Michael Aylwin at Allianz Stadium 

England claim hollow victory in game Steve Borthwick could not win

Beating an inexperienced Japan side is small consolation for head coach after a disappointing autumn of near misses
  
  

Steve Borthwick
Steve Borthwick must have wished to face Japan at the start of the autumn. Photograph: Alastair Grant/AP

What is the best England could have expected from their final Test of the year? Probably something like this. But, really, this was the proverbial game they could not win.

It has been tempting, as it always is with England, to cry crisis at every opportunity, especially this autumn as that losing run stretched out like a man on a rack. But it is hardly stretching a point, either, to observe that only the slightest adjustment to what actually happened might have conjured a far healthier picture. That hit post at the end of the All Blacks game, that late drama against Australia – tweak those and this campaign might even have been considered a success.

The pig-headed will insist that victory is everything in international rugby, which is fine, but such a zero-sum attitude overlooks the inconvenient truth that international rugby is far, far more competitive than it has ever been. South Africa are clearly the best side in the world at the moment, and even they have lost twice this year, one of those at home. Meanwhile, England should be beating Australia, but blink against a team such as that, and you will be punished.

England were never going to lose this one. How Steve Borthwick must wish they could have played Japan at the start of the month, rather than the All Blacks. Instead of a consolation romp long after the meat of the campaign had passed, this might have served as a heartening limber-up, simultaneously resetting the ledger of consecutive defeats, a lifting of pressure that might have helped, for example, a late penalty hold its line at the sharp end of the next match.

We all must work, though, with what we are given. Which is another way of espousing the old cliche beloved of sportspeople, that we can only play what is in front of us. We should not forget, either, what was in front of England here.

Japan brought 211 caps’ worth of experience to the party, which puts them at the very greenest end of Test rugby’s spectrum of experience. The script might have weighed heavily with the threat of Storm Eddie, but Japan’s coach, so familiar in these parts, was not, it turned out, here to torment Borthwick, his former protege.

Eddie Jones is a disruptor. It became increasingly obvious during his unusually long spell in charge of England that without disruption he is lost.

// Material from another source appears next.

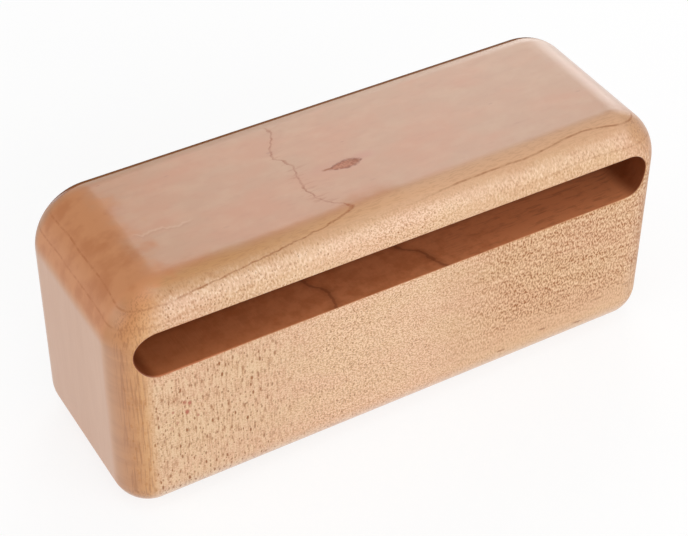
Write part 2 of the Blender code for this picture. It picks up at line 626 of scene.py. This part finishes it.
def growth_lines(finish, at):
    """Thin dark lines where growth layers reach the surface."""
    steep = (1.004 - at.to_top * at.to_top) ** 0.5
    flat = finish.step(at.to_top, 0.985, 0.999)
    wobble = finish.noise(at.point, (2.2, 1.6, 2.2), 2.0, shift=(4.0, 1.0, 7.0)) - 0.5
    level = growth(finish, at)
    level = level + wobble * 0.7 * finish.step(at.to_front, 0.2, 0.5) * finish.step(at.x, 20, -10)
    width = LINE_WIDTH + 0.05 * flat

    def line(height):
        return finish.step(abs(level - height) / steep / width, 1.8, 0.3)

    left_end = finish.step(at.x, -58, -78)
    right_end = finish.step(at.x, -5, 25)
    on_front = finish.step(at.to_front, 0.05, 0.3)
    back = finish.step(at.y, 24, 18)
    gaps = finish.noise(at.point, (2.2, 1.7, 2.2), 3.0, 0.7, shift=(8.0, 2.0, 5.0))
    broken = finish.step(gaps, 0.36, 0.66)
    patchy = 0.45 + 0.55 * broken - left_end * (0.25 - 0.25 * broken)
    top = line(0.0) * (0.85 - 0.43 * left_end - 0.2 * flat) * back
    left = line(LEFT_LINE) * left_end * 0.36
    right = line(finish.through(at.x, RIGHT_LINE)) * right_end * on_front * 0.7
    lower = line(LOWER_LINE) * finish.step(at.x, 35, 55) * on_front * 0.3
    lines = (top + left + right + lower) * patchy

    # Short twigs along the grain on both sides of the top line
    grain = finish.step(finish.noise(at.point, (5, 0.7, 2), 2.0, shift=(1.0, 6.0, 4.0)), 0.56, 0.66)
    beside = finish.step(abs(level), 0.3, 0.05) * flat * back
    return finish.either(lines, grain * beside * 0.22)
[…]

Before his England tenure, the longest he had remained in the same job was four years.

One could argue his biggest error with England was trying to convince us – not to mention himself – that he simply had to rebuild an England team he had just taken to a World Cup final, in 2019, as the youngest side to make one in the professional era. But it seems he could not help himself.

Casual observers may think of Japan as the exhilarating team of the 2015 and 2019 World Cups. Whatever the status of the 2023 squad, clearly less of a threat than their immediate predecessors, there was never any doubt when Jones came in that he would consider this a rebuild and then some. Sure enough, he has cleared the decks, which must put into context England’s victory.

Given England’s set-piece dominance, winning almost as much lineout ball on Japan’s throw as Japan managed to win themselves, one might argue a nine-try win should be the least of their expectations. More concerning would be the two tries conceded, exposing as they did the ongoing kink in the defensive structure, which has quickly morphed from a mooted strength under the previous defence coach, Felix Jones, to a liability that has cost England more than just those two tries.

The new defence coach, Joe El-Abd, will now have time to go away and come up with a system more his own than the one he has inherited. Meanwhile, the positives of this campaign may percolate further too – the two Smiths at fly-half, the Northampton triumvirate in the back three, who combined so sweetly here and elsewhere this autumn.

What is lacking is a hardness, a ruthlessness, but such qualities are hard to come by anywhere in an international arena populated by talented teams who can all beat each other. One may argue the only side who really boast that ruthlessness are, yes, those South Africans. That is why they are the best in the world, and why everyone else seems to be struggling perpetually on the verge of a crisis. England included. England especially.